Arctic coasts slipping away

by Louise Murray 18 Apr 2011
Arctic coasts slipping away

Image Credit: © Michel Fritz, Alfred Wagener Institute (Scientist standing in front of coastal erosion at Hershel Island, Yukon Territory, Canada)

A quarter of the Arctic's permafrost coastline is suffering from erosion due to climate change. The impact on settlements, shipping, oil and gas installations and coastal infrastructure is likely to grow.

'Arctic coastal erosion is reaching up to 20 metres a year in places, though on average it is half a metre a year. What we are seeing is likely to affect enormous areas in the future,' said Hugues Lantuit, a geologist at the Alfred Wegener Institute, Germany's top polar science institution, and one of the lead scientists in the decade-long study. 'We have to reckon on rapid changes in a system that has been stable for millennia.'

As ice free periods increase due to global warming, there is a direct effect on the fragile polar coastline which is largely composed of frozen permafrost. Less sea ice cover and a shorter ice season allows wind and wave action to attack the previously ice-protected coastline, especially during the autumn storm season. Higher sea temperatures, and increasing air temperatures all add to a cocktail of effects which is shrinking the coast on average by 0.5 metre a year.
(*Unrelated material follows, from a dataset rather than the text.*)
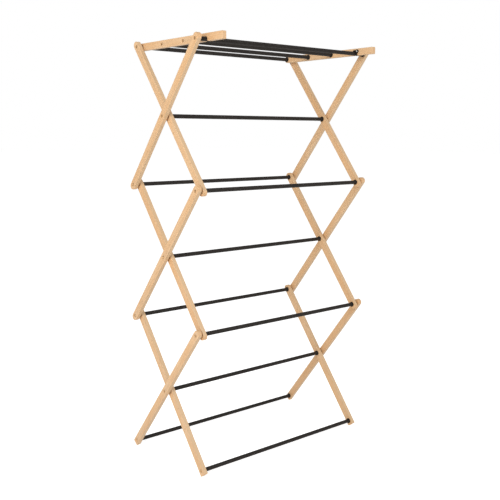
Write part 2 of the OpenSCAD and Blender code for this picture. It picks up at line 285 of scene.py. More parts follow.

But erosion is extreme in some very vulnerable places like the Canadian Mackenzie River delta which is losing up to 20 metres of land a year in places. Also badly affected are some parts of Russia's Siberian coast and Alaska. Some of these areas are home to key oil and gas production areas such as the Alaskan Prudhoe Bay oil field, and Russia's largest natural gas reserves in the Yamal peninsula.

A third of the planet's 1.2 million kilometre coastline is in the Arctic, and the effects of erosion will be much greater here than in the middle latitudes of the planet. One major unknown is the impact of the vast quantities of carbon being flushed into the polar seas, having been previously locked in the frozen permafrost.

Thirty scientists from ten countries took part in the decade long study in a highly successful international collaboration. The full 180 page report is published in Estuaries and Coasts and online at, Arcticcoasts.org.